Belakangan juga banyak dibahas, karya-karya muda dalam hal kepenulisan juga kurang dalam penggunaan bahasa Indonesia yang benar (baku). Penulis muda seperti Raditya Dika misalnya yang lebih memilih “gw” ketimbang “saya” dan bahasa-bahasa lainnya yang memang sangat up-date hari ini.
Kedua masalah tersebut (berbahasa inggris dan bahasa baku) seharusnya bukan lagi menjadi penilaian/landasan seseorang untuk mengukur “seberapa cintanya kepada bangsa,” nasionalisme ataupun cinta akan bangsa sendiri bisa diwujudkan melalui sebuah apresiasi karya. Dengan menghambat seseorang harus berbahasa Indonesia, belum tetntu menunjukkan kadar nasionalismenya. Dan belum tentu juga individu yang selalu menggunakan bahasa Indonesia setiap hari bangga akan bangsanya.

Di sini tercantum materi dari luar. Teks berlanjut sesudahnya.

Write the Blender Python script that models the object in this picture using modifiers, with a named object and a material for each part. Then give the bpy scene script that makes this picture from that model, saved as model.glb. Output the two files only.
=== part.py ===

Nasionalisme seharusnya bukan lagi permasalahan teritorial, dimana sesorang yang jauh dari Indonesia yang harus berbahasa inggris dianggap tidak nasionalis. Nasionalisme adalah permasalahn pribadi masing-masing. Ia tidak bisa dipaksakan dan juga belum tentu tampak. Hal-hal kecil seperti halnya berkarya dengan jujur, tanpa harus takut dinilai tidak nasionalis adalah wujudnya. Raditya dika misalnya juga lebih menekankan kejujuran dalam karyanya ketimbang memakai bahasa baku, tapi tidak jujur. Apapun bentuk karyanya, sekalipun konyol tetap ada yang terinspirasi untuk berkarya lewat tulisan. Jadi, tidak perlu repot menilai kadar nasionalis seseorang melalui konsep-konsep jadul, terus saja berkarya!